I kept trying to remember Seneca’s line about not suffering imagined troubles. “There are more things…likely to frighten us than there are to crush us; we suffer more often in imagination than in reality.”

It was tempting to try to understand something I didn’t have enough information to understand. Was I not funny? Was I too dirty for the clean show? Too clean for the dirty show? Was it the political joke? Or the one where I say the word anal? But going down any of those roads would have led to a dead end.

For all I knew, they didn’t need a comedian on the next cruise and wanted to give more stage time to the magician, Levitating Liev. Or maybe they wanted a specific comedian…or maybe based on the next cruise’s demographics they wanted a black comedian, or a woman, or a black woman, or…

All I could do was move laugh and move forward. 

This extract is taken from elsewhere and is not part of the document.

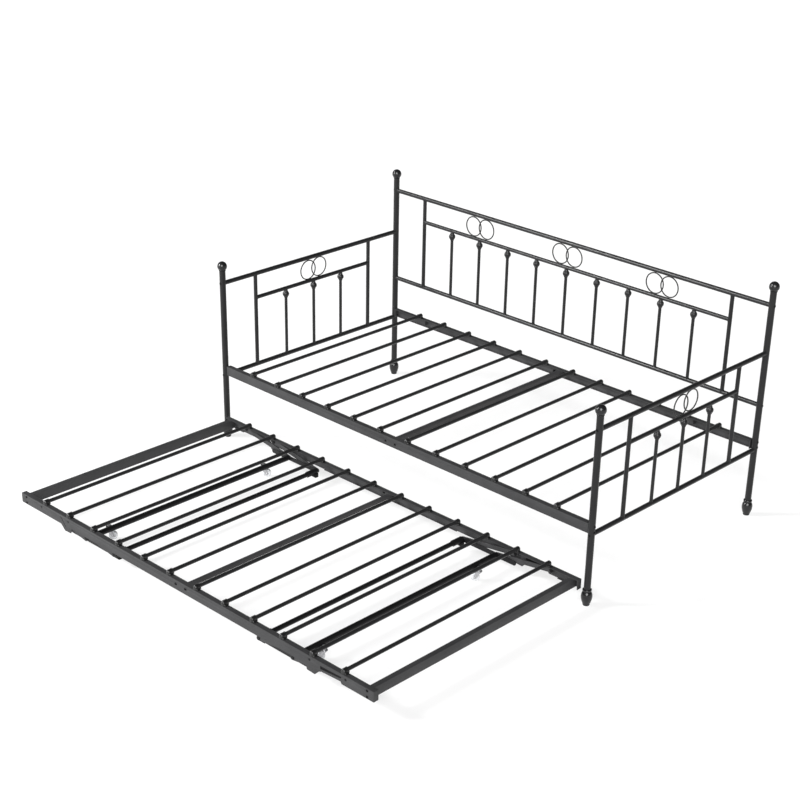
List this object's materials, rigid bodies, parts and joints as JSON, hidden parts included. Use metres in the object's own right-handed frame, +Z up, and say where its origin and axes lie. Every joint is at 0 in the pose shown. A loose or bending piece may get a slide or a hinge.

First, the laugh: I told Wiff I was coming home early.

She asked why.

I’m not sure. But I doubt any of the reasons start with “Anthony was so funny that…”

Then I moved on. I got back to my cabin and sent an email to my other agent, the guy who books commercials. Hey, turns out I’m going to be available February 9-19 after all. 

Three days later, I got a request to tape an audition, which I did while docked in Grand Cayman.

Two days later, the Friday after I got home, I did a Zoom callback.

The following Tuesday I got another email. This time with much better news:

You booked it. Your shoot date is February 16th, 2023.
Please confirm receipt of this email.